Mr. President, if on September 12, 2012, you attributed the deaths of our four diplomats to terrorism why then did you not stay at the White House to monitor events on the ground in Benghazi? Why did you go to Las Vegas for a campaign fundraiser?

Why did you not confer with your national security team, as well as Secretary of State Clinton and her team, about what should be done next?

Why did you not immediate call in a battle group and put boots on the ground to secure the consulate and begin the investigation to find the terrorists? Or why did you not call in an immediate drone strike on a known terrorist safe house?

What Obama Said

Mr. President, if indeed the Benghazi attack was an act of terror, as you claimed it was on the day after, why then did you appear on The View, David Letterman, Univision, and at the United Nations and blame the attack on an unflattering video of Mohammad?

What Obama Didn’t Say

Mr. President, if four Americans died at the hands of terrorist, which you said was the case during your Rose Garden remarks, why then did Secretary of State Hillary Clinton, UN Ambassador Susan Rice, and Press Secretary Jay Carney say the deaths were a result of mob violence whipped up by the anti-Mohammad video?

You said in your town hall debate with Governor Romney that the Secretary of State, the UN Ambassador, and the four dead diplomats were “your folks.” Why then did you allow your folks to directly contradict your Rose Garden statement about the death of your other folks, and do so repeatedly without retraction or clarification of their contradiction?

In other words, Mr. President, why didn’t you say something to “your folks” and to the American people to get the story straight—that the Benghazi attack was “an act of terror”?

These seem to be reasonable questions. And I’d be surprised if they don’t come up during the foreign policy debate next week.

But let me close with this: for a people incapable of discerning truth from error the question isn’t whether we can make words—or parts of words—mean so many things, but which is to be master—the truth or the lie.

[1] Lewis Carroll, Through the Looking-Glass and What Alice Found There, in The Annotated Alice: The Definitive Edition (New York: Norton, 2000), 213.

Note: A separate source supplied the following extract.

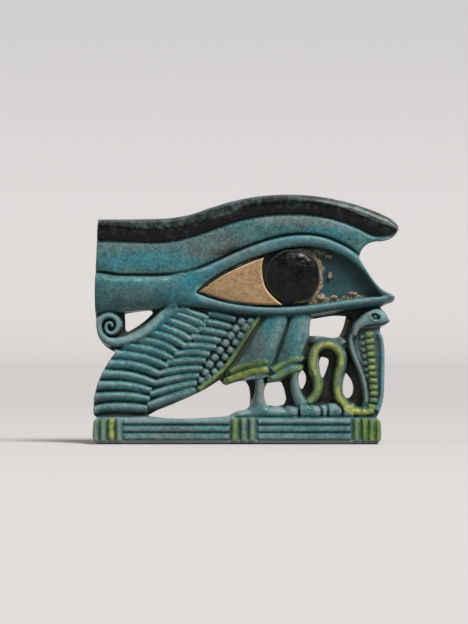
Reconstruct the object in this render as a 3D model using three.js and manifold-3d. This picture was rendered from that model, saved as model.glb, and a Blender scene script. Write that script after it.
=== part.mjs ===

[2] Barack Obama, “Remarks by the President on the Deaths of U.S. Embassy Staff in Libya,” Rose Garden, White House, September 12, 2012, http://www.whitehouse.gov/the-press-office/2012/09/12/remarks-president-deaths-us-embassy-staff-libya (accessed October 17, 2012).

Send to Kindle

2 Responses to Which Is to be Master?

  1. Stephanie C. says:

    Well said, Derrick. Well said. I agree. These are
    important questions that I hope will be asked or
    brought to the table on the next debate. I also wish
    it were illegal for a “moderator” to choose sides,
    as she so clearly did Tuesday night. I would love
    to have you run for office! I’d vote for you! *^_~*

    • Thanks for the comment, Steph.

      Yes, Candy inserted herself as the second person Romney had to debate. I thought that was true of Martha Raddatz as well in the VP debate. Such is the nature of modern politics if you’re a Republican and main stream journalists are selected to moderate presidential debates.

      Thank you for your vote. I’m not sure I’d get more than one or two, even if I was running for dog catcher.